Updated: January 11, 2018 at 3:41 am by Jon Steitzer

There has been a lot of talk lately about how the Leafs have
used stats in the past few years, and that they’ve got internal ways of
measuring players success. I found this interesting, because any stat they are
using would seemingly defy any logical means to assess a player’s success. The
other thing that can’t be ignored is the fact that the Leafs management
carryovers (Nonis and Carlyle) seemingly have a love affair with the term
compete level. Compete level until now has had no definition, but I felt it is time
to give it one, and the proper statistic support to back it up.

So what should compete involve?

To show that this is a serious stat, the first thing I’ve
included is shot totals. If you’re shooting the puck and hitting the net, you’re
obviously trying hard out there.

Next I’ve added hits, since no one can accuse anyone
throwing hits as not trying when they are on the ice, so this arbitrary
nonsense statistic has its place in the compete formula.

Blocked shots obviously have to go in, since it’s the most
important thing a player can do unless you’re one of those sheeple who thinks
it’s scoring goals.

Penalty Minutes have to go in too. They spark your team to
success, and show what great lengths you’re willing to go to give your team an

+/- is in there. This is the best way to reflect positively
or negatively on compete. It’s not just about scoring goals after all, it’s
about preventing them.

Finally, you’ve got to have shootout goals in there. These guys are selected to shoot by their coaches because they know how to use their compete in that moment.

So we’ll add up all of these numbers, but rather than a raw
number this stat needs a denominator and since it’s important that you compete
every shift, I can’t think of a better denominator than total shifts.

Now we’re ready to look at some results. The table below has
the 2013-14 Leafs listed, as well as new 2014-15 Leafs to see where they’d
place on the team. 


What do we see? Well, we see what we’ve heard all along;
McLaren, Orr, and Clarkson have a high compete level. No wonder Carlyle loves
them so much. On the shocking side of things, we see low compete levels for
Carlyle favourites Jay McClement and Tyler Bozak. I was debating whether
faceoff wins should be represented in the compete level, but it would skew
numbers in favour of centers. I guess this is another case of no one stat can
tell the full story, and we’ll have to acknowledge that faceoffs and chemistry
more than make up for Bozak’s lack of compete level.

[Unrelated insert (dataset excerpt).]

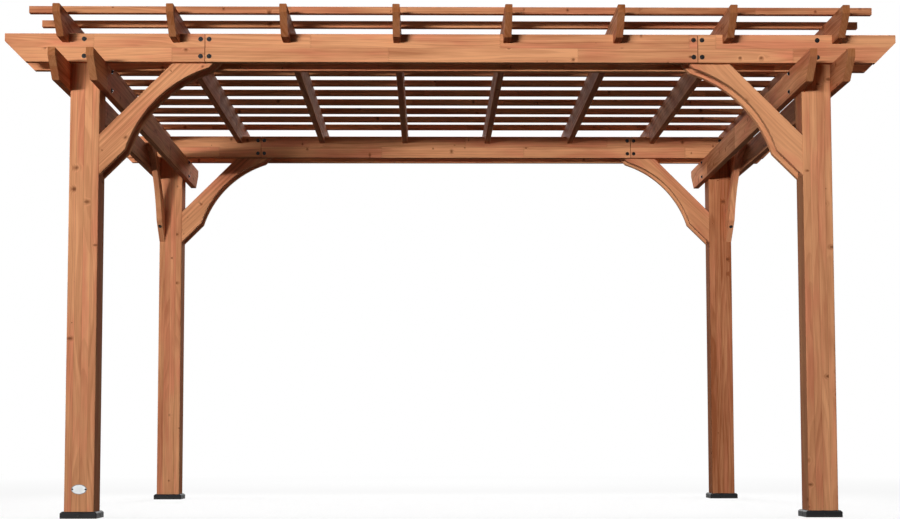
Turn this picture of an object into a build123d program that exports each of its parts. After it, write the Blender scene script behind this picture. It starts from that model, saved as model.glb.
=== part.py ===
from build123d import *
import os
from math import radians, sqrt, tan

# Free-standing timber pergola: four square posts carry a pair of long beams along the front
# and a pair along the back, with a pair of side beams below them at each side. Eight notched
# rafters cross the long beams, and slats lie across the rafters. Arched knee braces stiffen
# every corner. Millimetres, X along the long beams, Y from front to back, Z up. The origin is
# on the ground, at the middle of the plan.

# Posts
post_size = 140
post_edge = 6
post_spacing_x = 3480
post_spacing_y = 2520

# Long beams, each bolted up from three lengths that meet end to end
beam_underside = 2150
beam_height = 136
beam_thickness = 35
beam_overhang = 305
splice_from_post = 500
splice_gap = 3

# Side beams, whose tops carry the long beams
side_beam_height = 132
side_beam_thickness = 34
side_beam_overhang = 315

# Rafters, notched over each long beam, with bevelled long edges
rafter_count = 8
rafter_height = 132
rafter_thickness = 34
rafter_overhang = 205
notch_depth = 44
notch_clearance = 0.5
rafter_bevel = 2.5

# Slats across the rafters, set in from their tips and running on past the outer ones
slat_count = 12
slat_size = 33
slat_overhang = 149
slat_inset = 184
slat_edge = 2.5

# Ends of the beams and rafters: a short upright part, then a sloping cut below it
tail_flat = 38
tail_angle = 45

# Rounding of the long edges of the beams
board_edge = 3

# Knee braces: sloping boards with bevelled edges and an arch cut into the lower one. The
# lands are what the arch leaves of that edge below the post's foot cut and below the beam.
brace_width = 136
brace_thickness = 34
brace_drop = 532
brace_foot_land = 121
brace_head_land = 18
brace_bevel = 2
arch_depth = 68

# Skirts around the feet of the posts
skirt_wall = 15.2
skirt_height = 32
skirt_corner = 4
skirt_bevel = 7
skirt_clearance = 0.3

# Places worked out from the sizes above
beam_top = beam_underside + beam_height
side_beam_underside = beam_underside - side_beam_height
rafter_underside = beam_top - notch_depth
slat_underside = rafter_underside + rafter_height
post_face_x = (post_spacing_x - post_size) / 2
post_face_y = (post_spacing_y - post_size) / 2
outer_face_x = post_face_x + post_size
outer_face_y = post_face_y + post_size
side_beam_end = outer_face_y + side_beam_overhang
rafter_end = outer_face_y + beam_thickness + rafter_overhang
outer_rafter_x = outer_face_x + side_beam_thickness / 2
beam_end = outer_face_x + beam_overhang
splice_x = post_face_x - splice_from_post
slat_end = outer_rafter_x + rafter_thickness / 2 + slat_overhang

os.makedirs("parts", exist_ok=True)


def board_end(at, inward, underside, height, tailed):
    """Corners of one end of a board in side view, from its top to its underside."""
    top = underside + height
    if not tailed:
        return [(at, top), (at, underside)]
    run = (height - tail_flat) / tan(radians(tail_angle))
    return [(at, top), (at, top - tail_flat), (at + inward * run, underside)]


def board_outline(start, end, underside, height, tail_start=True, tail_end=True):
    """Side view of a level board, closed from its start round to its end."""
    first = board_end(start, 1, underside, height, tail_start)
    last = board_end(end, -1, underside, height, tail_end)
    return first + last[::-1]


def make_post(name, x, y):
    """Square post with rounded corners, from the ground to the top of the long beams."""
    with BuildPart() as post:
        with BuildSketch():
            with Locations((x, y)):
                RectangleRounded(post_size, post_size, post_edge)
        extrude(amount=beam_top)
    post.part.label = name
    export_step(post.part, f"parts/{name}.step")


def make_skirt(name, x, y):
    """Square collar with a bevelled rim, standing on the ground round the foot of a post."""
    opening = post_size + 2 * skirt_clearance
    skirt_width = opening + 2 * skirt_wall
    rim_width = skirt_width - 2 * skirt_bevel
    with BuildPart() as skirt:
        with BuildSketch():
            with Locations((x, y)):
                RectangleRounded(skirt_width, skirt_width, skirt_corner)
        extrude(amount=skirt_height - skirt_bevel)
        for height, width in ((skirt_height - skirt_bevel, skirt_width), (skirt_height, rim_width)):
            with BuildSketch(Plane.XY.offset(height)):
                with Locations((x, y)):
                    RectangleRounded(width, width, skirt_corner)
        loft()
        with BuildSketch():
            with Locations((x, y)):
                RectangleRounded(opening, opening, post_edge + skirt_clearance)
        extrude(amount=skirt_height, mode=Mode.SUBTRACT)
    skirt.part.label = name
    export_step(skirt.part, f"parts/{name}.step")


def make_beam_length(name, start, end, y_front, tail_start, tail_end):
    """One length of a long beam, along X, with its front face at y_front."""
    outline = board_outline(start, end, beam_underside, beam_height, tail_start, tail_end)
    with BuildPart() as length:
        with BuildSketch(Plane.YZ.offset(start)):
            with Locations((y_front + beam_thickness / 2, beam_underside + beam_height / 2)):
                RectangleRounded(beam_thickness, beam_height, board_edge)
        extrude(amount=end - start)
        with BuildSketch(Plane.XZ.offset(-y_front - beam_thickness)):
            with BuildLine():
                Polyline(*outline, close=True)
            make_face()
        extrude(amount=beam_thickness, mode=Mode.INTERSECT)
    length.part.label = name
    export_step(length.part, f"parts/{name}.step")


def make_long_beam(name, y_front):
    """A long beam in three lengths, butted over the upper ends of the knee braces."""
    joint = splice_gap / 2
    make_beam_length(f"{name}_left", -beam_end, -splice_x - joint, y_front, True, False)
    make_beam_length(f"{name}_centre", -splice_x + joint, splice_x - joint, y_front, False, False)
    make_beam_length(f"{name}_right", splice_x + joint, beam_end, y_front, False, True)


def make_side_beam(name, x_left):
    """Beam along Y, bolted to two posts, with its left face at x_left."""
    outline = board_outline(-side_beam_end, side_beam_end, side_beam_underside, side_beam_height)
    middle = side_beam_underside + side_beam_height / 2
    with BuildPart() as beam:
        with BuildSketch(Plane.XZ.offset(-side_beam_end)):
            with Locations((x_left + side_beam_thickness / 2, middle)):
                RectangleRounded(side_beam_thickness, side_beam_height, board_edge)
        extrude(amount=2 * side_beam_end)
        with BuildSketch(Plane.YZ.offset(x_left)):
            with BuildLine():
                Polyline(*outline, close=True)
            make_face()
        extrude(amount=side_beam_thickness, mode=Mode.INTERSECT)
    beam.part.label = name
    export_step(beam.part, f"parts/{name}.step")


def make_rafter(name, x):
    """Rafter along Y, notched to sit down over each of the four long beams."""
    outline = board_outline(-rafter_end, rafter_end, rafter_underside, rafter_height)
    notch_width = beam_thickness + 2 * notch_clearance
    outer_notch = outer_face_y + beam_thickness / 2
    inner_notch = post_face_y - beam_thickness / 2
    notch_places = [(side * y, rafter_underside) for side in (-1, 1) for y in (inner_notch, outer_notch)]
    with BuildPart() as rafter:
        with BuildSketch(Plane.XZ.offset(-rafter_end)) as section:
            with Locations((x, rafter_underside + rafter_height / 2)):
                Rectangle(rafter_thickness, rafter_height)
            chamfer(section.vertices(), rafter_bevel)
        extrude(amount=2 * rafter_end)
        with BuildSketch(Plane.YZ.offset(x - rafter_thickness / 2)):
            with BuildLine():
                Polyline(*outline, close=True)
            make_face()
            with Locations(*notch_places):
                Rectangle(notch_width, 2 * notch_depth, mode=Mode.SUBTRACT)
        extrude(amount=rafter_thickness, mode=Mode.INTERSECT)
    rafter.part.label = name
    export_step(rafter.part, f"parts/{name}.step")


def make_slat(name, y):
    """Square slat along X, lying on the rafters."""
    with BuildPart() as slat:
        with BuildSketch(Plane.YZ.offset(-slat_end)):
            with Locations((y, slat_underside + slat_size / 2)):
                RectangleRounded(slat_size, slat_size, slat_edge)
        extrude(amount=2 * slat_end)
    slat.part.label = name
    export_step(slat.part, f"parts/{name}.step")


def make_braces(name, plane, faces, foot, inward, rise):
    """Knee brace boards at one post. Each lies in a plane at one of the offsets in faces.
    The first plane axis runs from the post's face at foot inward, and the second runs up."""

    def at(run, height):
        return (foot + inward * run, beam_underside + height)

    across = brace_width * sqrt(2)
    arch_start = brace_foot_land
    arch_end = brace_drop - brace_head_land
    middle = (arch_start + arch_end) / 2
    half = arch_depth / sqrt(2)
    with BuildPart() as brace:
        for face in faces:
            with BuildSketch(plane.offset(face)):
                with BuildLine():
                    Polyline(at(arch_start, arch_start - brace_drop), at(0, -brace_drop),
                             at(0, across - brace_drop), at(brace_drop - across + rise, rise),
                             at(brace_drop + rise, rise), at(arch_end, arch_end - brace_drop))
                    ThreePointArc(at(arch_end, arch_end - brace_drop),
                                  at(middle - half, middle - brace_drop + half),
                                  at(arch_start, arch_start - brace_drop))
                make_face()
            extrude(amount=brace_thickness)
        square_edges = [edge for axis in (Axis.X, Axis.Y, Axis.Z) for edge in brace.edges().filter_by(axis)]
        long_edges = [edge for edge in brace.edges() if edge not in square_edges]
        chamfer(long_edges, brace_bevel)
    brace.part.label = name
    export_step(brace.part, f"parts/{name}.step")


for end, y_side in (("front", -1), ("back", 1)):
    for hand, x_side in (("left", -1), ("right", 1)):
        corner = f"{end}_{hand}"
        make_post(f"{corner}_post", x_side * post_spacing_x / 2, y_side * post_spacing_y / 2)
        make_skirt(f"{corner}_skirt", x_side * post_spacing_x / 2, y_side * post_spacing_y / 2)

        # Two boards along X, each flush with a face of the post and bolted to its long beam
        flush_front = y_side * post_spacing_y / 2 - post_size / 2
        flush_back = flush_front + post_size - brace_thickness
        make_braces(f"{corner}_long_brace", Plane.XZ, [-flush_front - brace_thickness,
                    -flush_back - brace_thickness], x_side * post_face_x, -x_side, beam_height)

        # One board along Y, flush with the post's outer face and bolted to the outer side beam
        flush_side = min(x_side * outer_face_x, x_side * (outer_face_x - brace_thickness))
        make_braces(f"{corner}_side_brace", Plane.YZ, [flush_side], y_side * post_face_y, -y_side, 0)

make_long_beam("front_outer_beam", -outer_face_y - beam_thickness)
make_long_beam("front_inner_beam", -post_face_y)
make_long_beam("back_inner_beam", post_face_y - beam_thickness)
make_long_beam("back_outer_beam", outer_face_y)

make_side_beam("left_outer_side_beam", -outer_face_x - side_beam_thickness)
make_side_beam("left_inner_side_beam", -post_face_x)
make_side_beam("right_inner_side_beam", post_face_x - side_beam_thickness)
make_side_beam("right_outer_side_beam", outer_face_x)

# The outermost rafters stand over the outer side beams, and the others divide the width evenly
rafter_pitch = 2 * outer_rafter_x / (rafter_count - 1)
for number in range(rafter_count):
    make_rafter(f"rafter_{number + 1}", number * rafter_pitch - outer_rafter_x)

# The first and last slats are set in from the rafters' tips, and the others are evenly spaced
outer_slat_y = rafter_end - slat_inset
slat_pitch = 2 * outer_slat_y / (slat_count - 1)
for number in range(slat_count):
    make_slat(f"slat_{number + 1}", number * slat_pitch - outer_slat_y)
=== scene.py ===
from math import cos, pi, radians, sin

import bmesh
import bpy
from mathutils import Matrix, Vector


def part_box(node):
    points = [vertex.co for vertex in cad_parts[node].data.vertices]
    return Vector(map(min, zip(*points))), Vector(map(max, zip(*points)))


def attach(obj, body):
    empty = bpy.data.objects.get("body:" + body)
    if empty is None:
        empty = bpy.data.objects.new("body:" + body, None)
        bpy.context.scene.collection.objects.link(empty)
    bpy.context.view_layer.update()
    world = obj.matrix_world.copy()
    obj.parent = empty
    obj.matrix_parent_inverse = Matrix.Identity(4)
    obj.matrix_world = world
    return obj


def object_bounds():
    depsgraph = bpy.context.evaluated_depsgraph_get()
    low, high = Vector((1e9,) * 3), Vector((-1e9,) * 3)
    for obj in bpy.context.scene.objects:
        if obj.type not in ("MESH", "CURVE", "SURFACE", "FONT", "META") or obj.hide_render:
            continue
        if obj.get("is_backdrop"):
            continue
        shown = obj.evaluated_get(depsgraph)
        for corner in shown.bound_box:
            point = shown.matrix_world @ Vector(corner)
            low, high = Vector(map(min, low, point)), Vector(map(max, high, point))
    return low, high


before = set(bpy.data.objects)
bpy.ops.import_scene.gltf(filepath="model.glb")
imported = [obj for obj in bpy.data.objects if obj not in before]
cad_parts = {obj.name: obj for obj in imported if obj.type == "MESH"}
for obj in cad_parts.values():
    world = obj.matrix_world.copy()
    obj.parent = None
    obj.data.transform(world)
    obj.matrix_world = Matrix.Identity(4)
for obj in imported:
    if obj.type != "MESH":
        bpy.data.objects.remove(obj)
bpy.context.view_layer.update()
scene = bpy.context.scene

# The view. The photograph was taken from in front, a little left of the middle, at knee height.
# The lens is raised a little on the sensor, and the rest of the framing comes from looking up.
camera = bpy.data.objects.new("camera", bpy.data.cameras.new("camera"))
camera.location = (-0.1109, -8.7536, 0.3506)
camera.rotation_euler = (radians(94.086), radians(0.077), radians(-0.772))
camera.data.lens = 63.24
camera.data.sensor_width = 36
camera.data.shift_y = 0.078
scene.collection.objects.link(camera)
scene.camera = camera
scene.view_settings.view_transform = "Standard"


# Posts. Four square cedar posts carry everything. Each is glued up from four staves, planed,
# rounded along its edges and stained, and its grain runs from the ground to the beams.
def node_adder(tree, prefix=""):
    """A function that adds a node to a tree, with its settings, and its inputs set or linked."""

    def add(kind, inputs=None, **settings):
        node = tree.nodes.new(prefix + kind)
        for setting, value in settings.items():
            setattr(node, setting, value)
        for key, value in (inputs or {}).items():
            if isinstance(value, bpy.types.NodeSocket):
                tree.links.new(value, node.inputs[key])
            else:
                node.inputs[key].default_value = value
        return node

    return add


def blank_material(name):
    """A new material, its shader, a function that adds nodes and one that links to the shader."""
    material = bpy.data.materials.new(name)
    material.use_nodes = True
    tree = material.node_tree
    shader = tree.nodes["Principled BSDF"]

    def connect(source, key):
        tree.links.new(source, shader.inputs[key])

    return material, shader, node_adder(tree, "ShaderNode"), connect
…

One player who deserves special mention for his high compete
level is Dion Phaneuf, who has a significantly higher total than the remaining
defensemen from last season. It’s safe to say that Dion is clearly leading by
example, and deserves to wear the C. In fact Mark Messier Leadership Award
winner Dustin Brown had a Compete Level of .316 last year, so Dion really isn’t
that far off from greatest.

What have we learned from this (besides the fact I had too
much time on my hands this morning)? We’ve learned that:

  • We can now see the true value of enforcers. It’s
    in their compete level 
  • David Clarkson is bound to wow us with his
    greatest because his Compete Level predicts it
  • Tyler Bozak lacks compete, and this should be
    the means in which we call him out in the future
  • Carter Ashton has the best compete of any of the
    Leafs prospects
  • Roman Polak is as advertised, and paired with
    Phaneuf the Leafs will have a top pairing with so much compete
  • Stephane Robidas might be too old to compete
  • I clearly forgot to include Matt Frattin, but
    couldn’t be bothered to go back and add him because this is purposely

I’m hoping you’ve found this new stat information, and feel
like you’ve gained some insight into Dave Nonis and Randy Carlyle’s vision for
the Leafs. My only wish is that Extra Skater was around to bring this
exciting new stat to the masses.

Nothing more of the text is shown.